VII
IN MARCH 1924 they left Richmond for 52 Tavistock Square in Bloomsbury, dragging the Hogarth Press with them. The move was dictated by Leonard’s desire to live closer to his work, and Virginia’s for the society of her friends. Hogarth House was too remote. But their new house lacked the calm of Richmond. It was a sandwich, the Woolfs occupying the two top floors, the press the basement, and the offices of a solicitor lying between them. Virginia chose to write in a back room next to the press, sitting in a molting armchair with a board on her knee, and as it was also the stockroom, she was constantly interrupted by the assistants, who succeeded each other in quick rotation, such was Leonard’s severity as an employer and so poor the pay. Even Dadie Rylands, whom they both liked, fled back to Cambridge after a few months.
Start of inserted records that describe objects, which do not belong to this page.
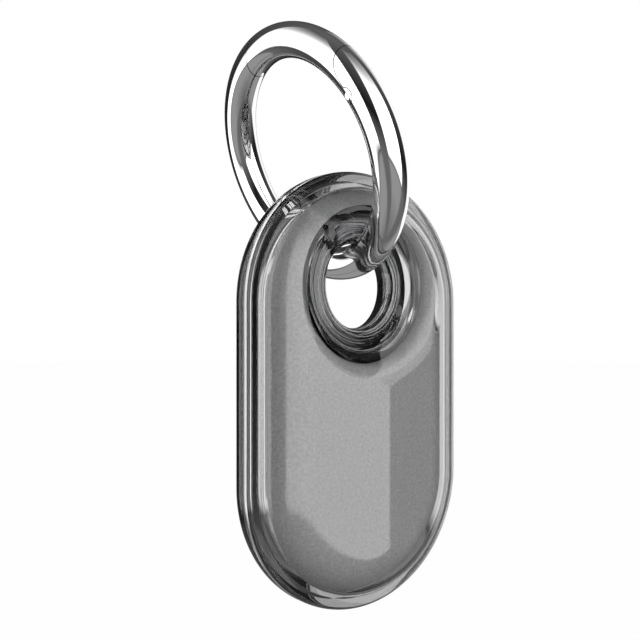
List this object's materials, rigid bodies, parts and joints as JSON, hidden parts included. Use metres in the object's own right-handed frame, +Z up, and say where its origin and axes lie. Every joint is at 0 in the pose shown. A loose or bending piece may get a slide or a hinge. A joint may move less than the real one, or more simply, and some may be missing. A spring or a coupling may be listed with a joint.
{
  "type": "tracker tag holder",
  "caption": "Clear pill-shaped case around a tracker tag, with a round hole near its top, hung on a round metal ring with a sprung gate.",
  "frame": {"origin": "centre of the ring's eye", "axes": "+Z up along the hanging case, -Y towards the case's front face, +X to the case's right seen from its front; the ring leans 22 degrees from the YZ plane towards -X"},
  "size_m": [0.0355, 0.035, 0.0774],
  "materials": {
    "polished_ring": "mirror polish",
    "steel": "satin",
    "smoked_clear": "gloss, clear with a grey tint",
    "satin_grey": "satin with a fine speckle",
    "tray_grey": "satin",
    "seal_rubber": "matt",
    "contact_metal": "plated",
    "board_green": "satin",
    "chip_black": "matt",
    "ceramic_tan": "matt",
    "ceramic_white": "matt",
    "coil_copper": "enamelled copper"
  },
  "bodies": {
    "ring": {"ring_body": "polished_ring", "gate_hinge_pin": "polished_ring"},
    "gate": {"ring_gate": "polished_ring", "gate_spring": "steel"},
    "plunger": {"gate_plunger": "steel"},
    "liner": {"hole_liner": "smoked_clear"},
    "case": {"front_shell": "smoked_clear", "rear_shell": "smoked_clear", "tag_front_cover": "satin_grey", "tag_rear_cover": "satin_grey", "cover_seal": "seal_rubber", "battery_tray": "tray_grey", "tray_seal": "seal_rubber", "coin_cell": "steel", "positive_contact": "contact_metal", "negative_contact": "contact_metal", "circuit_board": "board_green", "radio_chip": "chip_black", "ranging_chip": "chip_black", "clock_crystal": "steel", "board_passives": "ceramic_tan", "bluetooth_antenna": "ceramic_white", "ranging_antenna": "ceramic_white", "near_field_coil": "coil_copper", "sounder": "chip_black", "push_switch": "steel"},
    "button": {"button_pad": "seal_rubber", "switch_stem": "chip_black"}
  },
  "joints": [
    {"name": "gate_hinge", "type": "hinge", "parent": "ring", "child": "gate", "pos_m": [-0.00223, -0.01338, 0.00552], "axis": [-0.9272, 0, -0.3746], "range_deg": [0, 32], "stiffness_Nm_per_rad": 0.02, "springref_deg": -20.05},
    {"name": "plunger_slide", "type": "slide", "parent": "gate", "child": "plunger", "axis": [-0.3422, 0.4067, 0.847], "range_m": [0, 0.0006], "deforming": ["gate_spring"]},
    {"name": "ring_turn", "type": "hinge", "parent": "ring", "child": "liner", "pos_m": [0, 0, 0], "axis": [0.9272, 0, 0.3746], "range_deg": [-60, 60]},
    {"name": "case_swing", "type": "hinge", "parent": "liner", "child": "case", "pos_m": [0.00596, -0.00177, -0.01734], "axis": [0, 1, 0], "range_deg": [-90, 90]},
    {"name": "button_press", "type": "slide", "parent": "case", "child": "button", "axis": [0, 1, 0], "range_m": [0, 0.00025], "stiffness_N_per_m": 400}
  ],
  "couplings": [
    {"joint": "plunger_slide", "follows": "gate_hinge", "m_per_rad": 0.0009}
  ]
}
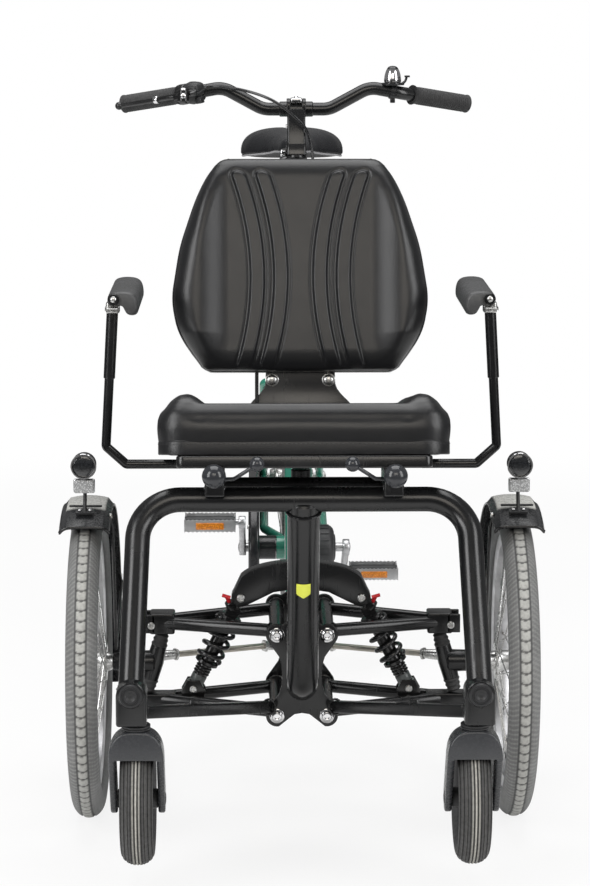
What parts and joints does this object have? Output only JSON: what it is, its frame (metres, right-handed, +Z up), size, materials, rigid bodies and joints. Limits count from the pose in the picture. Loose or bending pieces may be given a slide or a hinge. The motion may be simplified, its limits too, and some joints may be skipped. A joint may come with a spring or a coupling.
{
  "type": "wheelchair bicycle",
  "caption": "Three-wheeled cycle with a padded passenger seat between two sprung, steered front wheels, raised castors, and a cycle's saddle, cranks and rear wheel behind.",
  "frame": {"origin": "middle of the bounding box's bottom, on the floor", "axes": "+Z up, the passenger faces -Y, +X is the cyclist's left"},
  "size_m": [0.782, 2.071, 1.1962],
  "materials": {
    "black_paint": "gloss black paint",
    "green_paint": "gloss green paint",
    "bright_steel": "bright zinc and polished steel",
    "chrome": "polished chrome",
    "grey_tyre": "dull grey tyre rubber",
    "castor_tyre": "dull dark rubber",
    "black_plastic": "moulded black plastic",
    "grip_rubber": "soft ribbed grip rubber",
    "black_upholstery": "black grained upholstery with a soft sheen",
    "grey_foam": "dark grey moulded foam"
  },
  "bodies": {
    "frame": {"front_frame": "black_paint", "spine": "black_paint", "rear_frame": "green_paint", "drive_unit": "black_plastic", "chain_case": "black_plastic", "rear_mudguard": "black_paint", "saddle": "black_upholstery", "saddle_post": "bright_steel", "seat_plate": "black_paint", "seat_cushion": "black_upholstery", "clamp_knob_left": "black_plastic", "clamp_knob_right": "black_plastic", "backrest_cushion": "black_upholstery", "backrest_shell": "black_plastic", "backrest_bracket": "black_paint", "wishbone_upper_left": "black_paint", "wishbone_upper_right": "black_paint", "wishbone_lower_left": "black_paint", "wishbone_lower_right": "black_paint", "damper_left": "black_paint", "damper_right": "black_paint", "spring_left": "black_paint", "spring_right": "black_paint", "armrest_left": "black_paint", "armrest_right": "black_paint", "armrest_pad_left": "grey_foam", "armrest_pad_right": "grey_foam"},
    "steering": {"steering_column": "black_paint", "handlebar": "black_paint", "grip_left": "grip_rubber", "grip_right": "grip_rubber", "brake_lever": "chrome", "bell": "chrome"},
    "rear_wheel": {"rear_tyre": "grey_tyre", "rear_wheel": "bright_steel"},
    "cranks": {"crankset": "bright_steel"},
    "knuckle_left": {"knuckle_left": "black_paint", "mudguard_left": "black_paint", "lamp_left": "black_plastic"},
    "tie_rod_left": {"tie_rod_left": "bright_steel"},
    "wheel_left": {"tyre_left": "grey_tyre", "wheel_left": "bright_steel"},
    "castor_fork_left": {"castor_fork_left": "black_plastic"},
    "castor_wheel_left": {"castor_tyre_left": "castor_tyre", "castor_hub_left": "black_plastic"},
    "pedal_left": {"pedal_left": "bright_steel"},
    "knuckle_right": {"knuckle_right": "black_paint", "mudguard_right": "black_paint", "lamp_right": "black_plastic"},
    "tie_rod_right": {"tie_rod_right": "bright_steel"},
    "wheel_right": {"tyre_right": "grey_tyre", "wheel_right": "bright_steel"},
    "castor_fork_right": {"castor_fork_right": "black_plastic"},
    "castor_wheel_right": {"castor_tyre_right": "castor_tyre", "castor_hub_right": "black_plastic"},
    "pedal_right": {"pedal_right": "bright_steel"}
  },
  "joints": [
    {"name": "steering_turn", "type": "hinge", "parent": "frame", "child": "steering", "pos_m": [0, -0.3505, 0.222], "axis": [0, 0.3667, 0.9304], "range_deg": [-34, 34]},
    {"name": "knuckle_turn_left", "type": "hinge", "parent": "frame", "child": "knuckle_left", "pos_m": [0.23874, -0.5505, 0.253], "axis": [-0.2545, 0, 0.9671], "range_deg": [-18.6, 18.6]},
    {"name": "tie_rod_turn_left", "type": "hinge", "parent": "steering", "child": "tie_rod_left", "pos_m": [0.0184, -0.30296, 0.20326], "axis": [-0.0619, 0.3404, 0.9382], "range_deg": [-36.4, 36.4]},
    {"name": "wheel_roll_left", "type": "hinge", "parent": "knuckle_left", "child": "wheel_left", "pos_m": [0.345, -0.5505, 0.253], "axis": [1, 0, 0], "continuous": true},
    {"name": "castor_swivel_left", "type": "hinge", "parent": "frame", "child": "castor_fork_left", "pos_m": [0.251, -0.9855, 0.262], "axis": [0, 0, 1], "continuous": true},
    {"name": "castor_roll_left", "type": "hinge", "parent": "castor_fork_left", "child": "castor_wheel_left", "pos_m": [0.251, -0.9355, 0.14], "axis": [1, 0, 0], "continuous": true},
    {"name": "knuckle_turn_right", "type": "hinge", "parent": "frame", "child": "knuckle_right", "pos_m": [-0.23874, -0.5505, 0.253], "axis": [0.2545, 0, 0.9671], "range_deg": [-18.6, 18.6]},
    {"name": "tie_rod_turn_right", "type": "hinge", "parent": "steering", "child": "tie_rod_right", "pos_m": [-0.0184, -0.30296, 0.20326], "axis": [0.0619, 0.3404, 0.9382], "range_deg": [-36.4, 36.4]},
    {"name": "wheel_roll_right", "type": "hinge", "parent": "knuckle_right", "child": "wheel_right", "pos_m": [-0.345, -0.5505, 0.253], "axis": [1, 0, 0], "continuous": true},
    {"name": "castor_swivel_right", "type": "hinge", "parent": "frame", "child": "castor_fork_right", "pos_m": [-0.251, -0.9855, 0.262], "axis": [0, 0, 1], "continuous": true},
    {"name": "castor_roll_right", "type": "hinge", "parent": "castor_fork_right", "child": "castor_wheel_right", "pos_m": [-0.251, -0.9355, 0.14], "axis": [1, 0, 0], "continuous": true},
    {"name": "rear_wheel_roll", "type": "hinge", "parent": "frame", "child": "rear_wheel", "pos_m": [0, 0.7095, 0.326], "axis": [1, 0, 0], "continuous": true},
    {"name": "cranks_turn", "type": "hinge", "parent": "frame", "child": "cranks", "pos_m": [0, 0.2495, 0.272], "axis": [1, 0, 0], "continuous": true},
    {"name": "pedal_turn_left", "type": "hinge", "parent": "cranks", "child": "pedal_left", "pos_m": [0.1588, 0.3996, 0.19219], "axis": [1, 0, 0], "continuous": true},
    {"name": "pedal_turn_right", "type": "hinge", "parent": "cranks", "child": "pedal_right", "pos_m": [-0.1588, 0.0994, 0.35181], "axis": [1, 0, 0], "continuous": true}
  ],
  "couplings": [
    {"joint": "knuckle_turn_left", "follows": "steering_turn", "ratio": 0.545},
    {"joint": "tie_rod_turn_left", "follows": "steering_turn", "ratio": -1.0652},
    {"joint": "knuckle_turn_right", "follows": "steering_turn", "ratio": 0.545},
    {"joint": "tie_rod_turn_right", "follows": "steering_turn", "ratio": -1.0652}
  ]
}
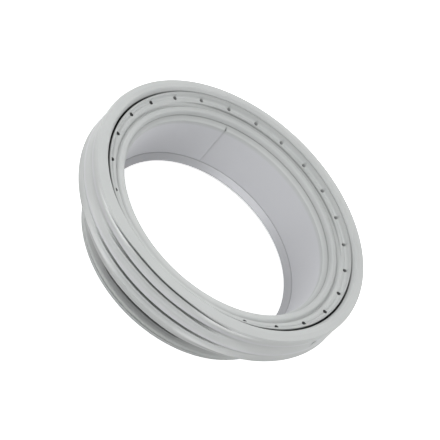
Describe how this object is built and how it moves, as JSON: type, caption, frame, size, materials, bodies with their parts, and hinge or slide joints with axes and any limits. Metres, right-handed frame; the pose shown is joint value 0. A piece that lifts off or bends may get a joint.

It was in these conditions that Virginia finished Mrs. Dalloway. It made great demands on her, particularly when she was describing the madness and suicide of Septimus Warren Smith. It was published in April 1925, a few weeks after The Common Reader. The two books were inevitably contrasted by the critics, the novel arousing bewilderment for its deliberate mistiness, “the half-light of experience,” the essays praise for their lucidity and wit. Vita, not wishing to offend or to be considered stupid, settled for “will-of-the-wisp” for Mrs. Dalloway and “a guide, philosopher and friend” for The Common Reader. Virginia considered that hardly anyone had grasped her intention, “but that’s the penalty we pay for breaking with tradition.” Lytton Strachey thought the novel flawed, and Virginia, always vulnerable to criticism, felt more inclined to trust his judgment than Clive Bell’s, who declared it to be a masterpiece, as did E. M. Forster and Jacques Raverat, who read the proofs as he lay dying, and dictated to his wife a letter which gave Virginia “one of the happiest days of my life.” For many readers Mrs. Dalloway meant too much hard work. Arnold Bennett admitted in a review, “It beat me; I could not finish it.” In her famous essay, “Mr. Bennett and Mrs. Brown,” which she adapted as a lecture to a Cambridge literary society, Virginia answered him, explaining that she had hoped to change the whole direction of fiction writing. She had already written in her diary: “The method of writing smooth narrative can’t be right. Things don’t happen in one’s mind like that. We experience, all the time, an overlapping of images and ideas, and modern novels should convey our mental confusion instead of neatly rearranging it. The reader must sort it out.” Less sophisticated readers were unconvinced. In reply to Violet Dickinson’s letter of despair, Virginia advised her to give it up, and that was the end of that relationship.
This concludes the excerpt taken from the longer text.